Open Educational Resources exist within communities that create, use and sustain them (Downes 2007). When ‘communities’ in Higher Education break down due to redundancy and casualisation of labour what happens to OERs? Are they sustained? Can they reach out to other contexts?

All areas of education, including the school sector, currently face significant financial challenges and uncertainties. Institutions are increasingly reviewing the provision of devices and services, and looking at learner owned devices and commercially owned ‘free’ cloud-based services. What is the real price of an education system supported and transformed by embedded learning technologies?

Ownership in the age of openness calls for clarity about mutual expectations between learners, communities and ourselves. Ideas and content are shared easily through open platforms, and yet attributions can be masked in the flow of dissemination: does credit always go where it is due?

Openness in the production, sharing and reuse of education/resources is meaningless in the face of neoliberalism. Where coercive competition forms a treadmill for the production of value, openness/OERs are commodified. Control of the educational means of production determines power to frame how open are the relations for the production or consumption of educational goods or services, in order to realise value. The totality of this need, elicited by the state for capital, rather than the rights of feepayers, parents, communities or academics, shapes how human values like openness are revealed and enabled within HE.

Scarce research monies focus attention on impact factors, arguably stagnating practice. For publications, Open Access can increase wider societal impact but at the expense of career progression.We explore the tensions, paradoxes and professional costs on societal benefits, individual agency and academic progression.

Obviously this is a bit of a mash up proposal but it does raise a lot of questions. I think there is a tension between the idea of communities and institutions. Communities of practice, and for that matter the communities in which Open education Resources are being produced and shared, cross institutional boundaries. Furthermore the use of OERs may be within an institutional setting but may also be outside.

This again is reflected in recognition and reward structures. Whilst reward structures within institutions are based on either monetary compensation or in terms of progression, rewards within the community may reflect a wider understanding of recognition, especially respect or standing within that community. Does credit always go to who it should? Probably not, but this is taking a very individualistic view of research. Surely credit should be shared in the community rather than in the closed door offices of academic researchers.

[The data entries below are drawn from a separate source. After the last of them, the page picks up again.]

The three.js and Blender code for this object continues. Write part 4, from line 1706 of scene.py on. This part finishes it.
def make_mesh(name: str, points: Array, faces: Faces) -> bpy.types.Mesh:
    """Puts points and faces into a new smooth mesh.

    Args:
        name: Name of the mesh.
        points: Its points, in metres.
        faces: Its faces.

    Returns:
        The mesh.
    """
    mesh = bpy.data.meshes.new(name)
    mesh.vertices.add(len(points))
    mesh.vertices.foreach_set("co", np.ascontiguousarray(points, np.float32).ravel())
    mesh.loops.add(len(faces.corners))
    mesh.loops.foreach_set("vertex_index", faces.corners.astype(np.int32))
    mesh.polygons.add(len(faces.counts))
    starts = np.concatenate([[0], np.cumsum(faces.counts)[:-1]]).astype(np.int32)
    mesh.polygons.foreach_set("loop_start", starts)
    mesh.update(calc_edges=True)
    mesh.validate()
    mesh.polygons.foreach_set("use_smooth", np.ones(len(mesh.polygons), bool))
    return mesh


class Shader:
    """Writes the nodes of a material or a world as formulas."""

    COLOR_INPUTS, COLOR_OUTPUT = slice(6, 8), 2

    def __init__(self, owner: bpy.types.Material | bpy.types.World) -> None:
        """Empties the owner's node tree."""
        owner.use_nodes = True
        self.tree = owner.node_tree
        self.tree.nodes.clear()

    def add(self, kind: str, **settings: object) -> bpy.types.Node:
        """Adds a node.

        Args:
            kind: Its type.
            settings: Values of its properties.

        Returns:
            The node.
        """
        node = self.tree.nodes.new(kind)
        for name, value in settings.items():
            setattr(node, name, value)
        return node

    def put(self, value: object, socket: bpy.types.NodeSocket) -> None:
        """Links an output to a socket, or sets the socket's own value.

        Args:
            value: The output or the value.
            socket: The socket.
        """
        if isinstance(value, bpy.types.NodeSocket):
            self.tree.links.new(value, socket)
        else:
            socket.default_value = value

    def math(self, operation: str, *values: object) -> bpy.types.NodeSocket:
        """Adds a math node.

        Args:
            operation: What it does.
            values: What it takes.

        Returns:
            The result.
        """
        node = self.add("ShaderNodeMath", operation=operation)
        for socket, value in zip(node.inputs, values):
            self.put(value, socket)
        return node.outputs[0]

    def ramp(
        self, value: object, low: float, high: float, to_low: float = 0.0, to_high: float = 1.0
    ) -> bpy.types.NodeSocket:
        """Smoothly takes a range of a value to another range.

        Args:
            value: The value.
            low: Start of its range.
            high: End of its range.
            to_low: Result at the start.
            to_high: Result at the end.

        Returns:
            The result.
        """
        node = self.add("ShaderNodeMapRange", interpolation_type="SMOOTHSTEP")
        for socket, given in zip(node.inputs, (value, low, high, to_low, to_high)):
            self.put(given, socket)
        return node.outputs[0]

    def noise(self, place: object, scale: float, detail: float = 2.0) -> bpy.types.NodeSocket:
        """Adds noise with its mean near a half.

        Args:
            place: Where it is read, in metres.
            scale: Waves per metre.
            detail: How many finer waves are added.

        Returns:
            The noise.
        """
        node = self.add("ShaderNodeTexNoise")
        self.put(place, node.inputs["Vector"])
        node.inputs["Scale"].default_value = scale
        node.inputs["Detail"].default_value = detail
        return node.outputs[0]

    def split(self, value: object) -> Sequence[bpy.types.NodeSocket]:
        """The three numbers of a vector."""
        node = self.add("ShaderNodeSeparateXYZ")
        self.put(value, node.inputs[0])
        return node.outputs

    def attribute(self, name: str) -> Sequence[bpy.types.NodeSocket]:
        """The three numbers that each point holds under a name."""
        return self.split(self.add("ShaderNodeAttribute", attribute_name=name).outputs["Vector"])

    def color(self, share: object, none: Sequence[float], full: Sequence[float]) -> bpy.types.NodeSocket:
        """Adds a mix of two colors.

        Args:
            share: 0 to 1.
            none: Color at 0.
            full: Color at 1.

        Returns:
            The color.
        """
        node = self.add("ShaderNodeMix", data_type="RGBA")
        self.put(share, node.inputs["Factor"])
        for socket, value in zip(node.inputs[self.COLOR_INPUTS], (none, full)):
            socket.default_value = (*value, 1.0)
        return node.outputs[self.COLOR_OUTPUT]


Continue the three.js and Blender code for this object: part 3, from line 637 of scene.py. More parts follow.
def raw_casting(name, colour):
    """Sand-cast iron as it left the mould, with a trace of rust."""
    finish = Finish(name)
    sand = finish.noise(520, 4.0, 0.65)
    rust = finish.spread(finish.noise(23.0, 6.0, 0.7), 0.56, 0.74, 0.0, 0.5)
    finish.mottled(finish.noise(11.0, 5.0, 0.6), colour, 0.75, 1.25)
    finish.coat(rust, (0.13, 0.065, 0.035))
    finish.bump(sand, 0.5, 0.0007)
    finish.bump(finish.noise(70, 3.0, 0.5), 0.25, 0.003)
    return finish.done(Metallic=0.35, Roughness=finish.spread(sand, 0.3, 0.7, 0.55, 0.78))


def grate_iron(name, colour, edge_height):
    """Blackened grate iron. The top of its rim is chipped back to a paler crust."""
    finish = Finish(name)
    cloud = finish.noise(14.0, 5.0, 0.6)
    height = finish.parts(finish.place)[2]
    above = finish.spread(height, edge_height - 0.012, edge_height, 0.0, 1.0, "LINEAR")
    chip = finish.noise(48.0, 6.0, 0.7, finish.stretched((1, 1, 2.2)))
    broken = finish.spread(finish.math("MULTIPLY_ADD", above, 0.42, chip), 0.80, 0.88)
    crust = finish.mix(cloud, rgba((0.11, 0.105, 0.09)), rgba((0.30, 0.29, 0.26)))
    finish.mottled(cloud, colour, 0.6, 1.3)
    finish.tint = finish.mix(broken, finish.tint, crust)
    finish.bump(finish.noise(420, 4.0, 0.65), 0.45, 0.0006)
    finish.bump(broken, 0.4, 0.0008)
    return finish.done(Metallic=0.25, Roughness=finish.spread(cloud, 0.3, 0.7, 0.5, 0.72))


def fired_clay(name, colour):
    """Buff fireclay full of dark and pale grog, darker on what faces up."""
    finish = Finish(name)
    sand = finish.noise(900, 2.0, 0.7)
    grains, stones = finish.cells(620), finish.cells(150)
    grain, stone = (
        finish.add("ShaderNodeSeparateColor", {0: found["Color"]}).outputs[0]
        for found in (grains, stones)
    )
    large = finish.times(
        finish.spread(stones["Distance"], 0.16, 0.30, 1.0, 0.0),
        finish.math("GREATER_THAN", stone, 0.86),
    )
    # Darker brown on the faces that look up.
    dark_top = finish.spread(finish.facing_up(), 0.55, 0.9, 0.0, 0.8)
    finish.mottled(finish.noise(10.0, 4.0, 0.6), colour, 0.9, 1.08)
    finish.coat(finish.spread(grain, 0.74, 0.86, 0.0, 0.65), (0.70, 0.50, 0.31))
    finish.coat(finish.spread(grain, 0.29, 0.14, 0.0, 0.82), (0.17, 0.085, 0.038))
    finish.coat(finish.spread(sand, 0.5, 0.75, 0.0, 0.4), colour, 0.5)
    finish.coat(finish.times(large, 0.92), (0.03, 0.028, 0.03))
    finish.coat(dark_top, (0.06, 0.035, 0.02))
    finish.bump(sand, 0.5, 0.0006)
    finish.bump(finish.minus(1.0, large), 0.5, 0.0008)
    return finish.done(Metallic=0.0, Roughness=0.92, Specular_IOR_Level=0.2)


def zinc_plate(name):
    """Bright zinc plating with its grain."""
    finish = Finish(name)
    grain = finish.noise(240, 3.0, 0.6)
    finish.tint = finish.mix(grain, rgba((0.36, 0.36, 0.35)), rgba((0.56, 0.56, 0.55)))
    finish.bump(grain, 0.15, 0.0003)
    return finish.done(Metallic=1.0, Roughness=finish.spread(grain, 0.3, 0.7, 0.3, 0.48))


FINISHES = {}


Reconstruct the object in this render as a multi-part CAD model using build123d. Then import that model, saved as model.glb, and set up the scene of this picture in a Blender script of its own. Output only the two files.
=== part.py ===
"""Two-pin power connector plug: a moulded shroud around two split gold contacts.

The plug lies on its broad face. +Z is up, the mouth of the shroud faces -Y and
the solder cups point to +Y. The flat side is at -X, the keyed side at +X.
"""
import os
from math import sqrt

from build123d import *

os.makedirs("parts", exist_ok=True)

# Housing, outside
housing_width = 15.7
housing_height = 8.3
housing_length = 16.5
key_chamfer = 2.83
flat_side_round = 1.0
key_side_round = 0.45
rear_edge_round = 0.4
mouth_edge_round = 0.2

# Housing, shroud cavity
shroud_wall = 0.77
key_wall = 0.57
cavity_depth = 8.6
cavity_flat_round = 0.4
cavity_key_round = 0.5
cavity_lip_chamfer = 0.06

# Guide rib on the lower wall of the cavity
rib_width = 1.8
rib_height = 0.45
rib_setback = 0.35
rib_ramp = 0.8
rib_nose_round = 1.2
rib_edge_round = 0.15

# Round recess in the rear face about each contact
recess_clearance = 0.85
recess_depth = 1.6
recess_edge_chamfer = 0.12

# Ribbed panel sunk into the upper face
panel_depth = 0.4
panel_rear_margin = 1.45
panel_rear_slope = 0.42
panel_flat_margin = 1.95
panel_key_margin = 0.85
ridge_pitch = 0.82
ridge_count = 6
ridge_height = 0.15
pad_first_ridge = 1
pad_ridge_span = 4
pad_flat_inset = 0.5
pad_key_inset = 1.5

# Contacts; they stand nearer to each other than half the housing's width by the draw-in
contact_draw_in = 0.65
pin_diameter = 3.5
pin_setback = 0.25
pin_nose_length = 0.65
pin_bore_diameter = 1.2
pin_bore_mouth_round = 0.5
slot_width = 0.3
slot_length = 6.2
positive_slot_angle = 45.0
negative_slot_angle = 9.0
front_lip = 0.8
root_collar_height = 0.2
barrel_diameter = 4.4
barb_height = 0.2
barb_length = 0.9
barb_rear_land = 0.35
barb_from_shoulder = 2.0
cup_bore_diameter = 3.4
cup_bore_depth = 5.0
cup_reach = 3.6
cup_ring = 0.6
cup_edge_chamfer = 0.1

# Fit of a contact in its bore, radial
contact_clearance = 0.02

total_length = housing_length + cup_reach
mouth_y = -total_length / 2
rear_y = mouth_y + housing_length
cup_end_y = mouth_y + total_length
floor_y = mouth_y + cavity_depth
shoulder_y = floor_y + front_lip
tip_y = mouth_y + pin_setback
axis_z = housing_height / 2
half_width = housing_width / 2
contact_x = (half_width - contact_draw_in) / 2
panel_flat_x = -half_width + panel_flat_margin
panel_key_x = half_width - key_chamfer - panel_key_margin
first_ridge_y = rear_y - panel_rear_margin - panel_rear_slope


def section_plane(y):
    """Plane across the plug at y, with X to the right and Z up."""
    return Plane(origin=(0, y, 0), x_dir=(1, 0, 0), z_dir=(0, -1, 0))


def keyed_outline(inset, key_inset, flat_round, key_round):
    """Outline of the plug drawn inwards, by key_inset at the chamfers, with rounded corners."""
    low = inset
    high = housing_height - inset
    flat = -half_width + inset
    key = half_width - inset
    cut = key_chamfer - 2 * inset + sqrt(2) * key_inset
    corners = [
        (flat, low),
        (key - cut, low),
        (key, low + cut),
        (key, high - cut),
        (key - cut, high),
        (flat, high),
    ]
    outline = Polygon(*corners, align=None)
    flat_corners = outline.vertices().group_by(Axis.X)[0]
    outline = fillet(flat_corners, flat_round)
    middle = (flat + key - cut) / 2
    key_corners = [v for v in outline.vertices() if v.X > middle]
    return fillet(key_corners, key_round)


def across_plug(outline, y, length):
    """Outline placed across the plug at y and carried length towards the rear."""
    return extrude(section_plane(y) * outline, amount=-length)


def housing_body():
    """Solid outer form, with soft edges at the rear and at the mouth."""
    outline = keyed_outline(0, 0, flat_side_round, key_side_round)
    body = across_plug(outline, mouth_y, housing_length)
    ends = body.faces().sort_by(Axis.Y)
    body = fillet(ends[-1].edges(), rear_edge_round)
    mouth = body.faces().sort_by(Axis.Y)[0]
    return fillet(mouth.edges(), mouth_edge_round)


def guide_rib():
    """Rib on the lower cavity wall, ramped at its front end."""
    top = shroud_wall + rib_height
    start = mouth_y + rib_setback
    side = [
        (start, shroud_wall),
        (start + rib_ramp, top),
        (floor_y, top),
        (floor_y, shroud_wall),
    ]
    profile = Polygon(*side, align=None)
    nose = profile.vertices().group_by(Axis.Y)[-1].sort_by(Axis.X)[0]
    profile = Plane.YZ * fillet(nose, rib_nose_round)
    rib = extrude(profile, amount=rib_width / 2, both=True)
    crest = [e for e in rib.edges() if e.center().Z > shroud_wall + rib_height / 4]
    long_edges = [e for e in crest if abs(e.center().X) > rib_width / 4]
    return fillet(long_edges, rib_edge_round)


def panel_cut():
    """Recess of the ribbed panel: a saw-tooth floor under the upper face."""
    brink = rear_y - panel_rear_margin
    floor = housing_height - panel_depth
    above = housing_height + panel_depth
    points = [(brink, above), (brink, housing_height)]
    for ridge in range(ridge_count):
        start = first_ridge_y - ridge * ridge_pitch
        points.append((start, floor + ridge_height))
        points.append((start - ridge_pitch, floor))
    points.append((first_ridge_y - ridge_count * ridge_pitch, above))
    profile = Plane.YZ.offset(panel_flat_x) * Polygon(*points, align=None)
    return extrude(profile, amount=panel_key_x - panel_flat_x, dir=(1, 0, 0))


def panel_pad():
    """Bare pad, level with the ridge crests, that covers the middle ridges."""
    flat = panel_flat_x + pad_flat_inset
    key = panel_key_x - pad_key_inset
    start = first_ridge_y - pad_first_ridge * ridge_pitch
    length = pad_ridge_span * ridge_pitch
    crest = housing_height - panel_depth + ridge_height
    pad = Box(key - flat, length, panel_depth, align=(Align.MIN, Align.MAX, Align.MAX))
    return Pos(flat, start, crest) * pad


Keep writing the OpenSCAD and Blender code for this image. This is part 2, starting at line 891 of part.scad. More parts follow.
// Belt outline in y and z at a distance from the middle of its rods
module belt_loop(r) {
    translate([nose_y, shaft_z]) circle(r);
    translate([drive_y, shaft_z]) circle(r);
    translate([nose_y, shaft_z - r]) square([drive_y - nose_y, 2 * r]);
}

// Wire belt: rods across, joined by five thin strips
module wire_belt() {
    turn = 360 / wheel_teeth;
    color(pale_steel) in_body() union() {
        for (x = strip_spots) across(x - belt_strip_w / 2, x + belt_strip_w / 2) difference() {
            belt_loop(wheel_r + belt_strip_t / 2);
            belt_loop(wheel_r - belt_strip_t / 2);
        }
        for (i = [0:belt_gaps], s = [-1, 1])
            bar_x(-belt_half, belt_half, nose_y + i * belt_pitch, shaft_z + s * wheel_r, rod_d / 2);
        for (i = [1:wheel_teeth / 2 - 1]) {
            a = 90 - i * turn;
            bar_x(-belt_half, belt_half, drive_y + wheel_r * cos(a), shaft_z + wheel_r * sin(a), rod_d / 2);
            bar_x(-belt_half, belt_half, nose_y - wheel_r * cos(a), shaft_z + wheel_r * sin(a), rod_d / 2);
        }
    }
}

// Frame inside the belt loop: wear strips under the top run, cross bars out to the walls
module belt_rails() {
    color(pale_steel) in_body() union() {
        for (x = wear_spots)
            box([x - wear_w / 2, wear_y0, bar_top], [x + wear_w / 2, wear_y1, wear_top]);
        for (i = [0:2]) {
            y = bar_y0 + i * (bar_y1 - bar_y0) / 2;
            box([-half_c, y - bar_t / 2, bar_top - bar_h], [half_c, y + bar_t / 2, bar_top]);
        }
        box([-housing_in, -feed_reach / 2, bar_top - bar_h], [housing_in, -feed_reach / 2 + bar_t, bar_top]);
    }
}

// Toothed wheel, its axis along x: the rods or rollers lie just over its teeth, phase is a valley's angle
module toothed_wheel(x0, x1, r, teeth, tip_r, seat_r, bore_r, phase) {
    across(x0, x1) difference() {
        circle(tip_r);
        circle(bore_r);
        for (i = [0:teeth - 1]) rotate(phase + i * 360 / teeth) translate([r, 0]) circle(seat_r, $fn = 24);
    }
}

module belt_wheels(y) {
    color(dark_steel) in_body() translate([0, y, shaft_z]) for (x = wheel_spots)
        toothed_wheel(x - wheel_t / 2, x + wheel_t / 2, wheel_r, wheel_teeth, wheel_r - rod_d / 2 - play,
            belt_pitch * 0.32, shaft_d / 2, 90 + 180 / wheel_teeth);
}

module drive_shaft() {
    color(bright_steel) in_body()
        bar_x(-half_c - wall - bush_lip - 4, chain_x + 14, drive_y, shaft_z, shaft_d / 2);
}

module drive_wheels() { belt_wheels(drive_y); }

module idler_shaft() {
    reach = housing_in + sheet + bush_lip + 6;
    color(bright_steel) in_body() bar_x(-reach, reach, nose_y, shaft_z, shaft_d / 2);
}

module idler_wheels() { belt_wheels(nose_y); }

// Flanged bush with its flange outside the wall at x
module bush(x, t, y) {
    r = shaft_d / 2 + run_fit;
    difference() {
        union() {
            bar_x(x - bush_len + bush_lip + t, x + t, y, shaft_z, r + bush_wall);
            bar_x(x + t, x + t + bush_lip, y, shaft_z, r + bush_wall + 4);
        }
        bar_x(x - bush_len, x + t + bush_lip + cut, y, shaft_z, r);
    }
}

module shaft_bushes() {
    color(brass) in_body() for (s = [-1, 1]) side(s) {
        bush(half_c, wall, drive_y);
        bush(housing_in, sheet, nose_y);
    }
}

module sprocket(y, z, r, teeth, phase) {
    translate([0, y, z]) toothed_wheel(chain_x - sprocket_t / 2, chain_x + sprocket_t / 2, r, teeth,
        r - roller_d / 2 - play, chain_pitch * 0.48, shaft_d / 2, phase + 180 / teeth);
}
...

Are OERs being commodified? Presumably the term “coercive competition” refers to the growing practice to require academics and researchers to publish their work as OERs. I don’t really understand what the authors mean in saying “The totality of this need, elicited by the state for capital, rather than the rights of feepayers, parents, communities or academics, shapes how human values like openness are revealed and enabled within HE.” Of course the idea of openness is being hijacked by institutions. But at the same time the movement towards openness is contradictory and I am not sure this is reflected in the abstract. Especially missing is a discussion of the nature of OERs in allowing reuse and modification and the impact this has on (commodified) relations of production and intellectual property. And at the same time, the spread of OERs is allowing new open forms of learning and knowledge production outside the confines of the institution. thus whilst the movement towards OERs may be becoming commodified the use of OERs is challenging traditional understandings of those very commodities.

I don’t think this reveals a paradox but a dialectical contradiction. Present schooling models of education are being found to be wanting. The discussion about open education is important in that it could provide an alternative to privatisation. The discussion over OERs forms an important part of this debate and to this extent the debate over this symposium is extremely interesting.

Divergent discourses

June 12th, 2011 by Graham Attwell

I have been watching quite a few of the TED talks lately, having participated in the TEDxKids event ten days ago in Brussels as a guest reporter on Twitter. And I am struck by the vast and seemingly goring gulf in the discourse between those advocating the imaginative use of computers and mobile devices for learning and the official discourses of education administrations. Whilst TED speakers promote creativity, the need to make mistakes, active making and learning, the use of games and collaborative approaches to learning, official discourses, at least in England and it seems in many other countries too, talk of outcomes and testing, curriculum, of behaviour and discipline and so on.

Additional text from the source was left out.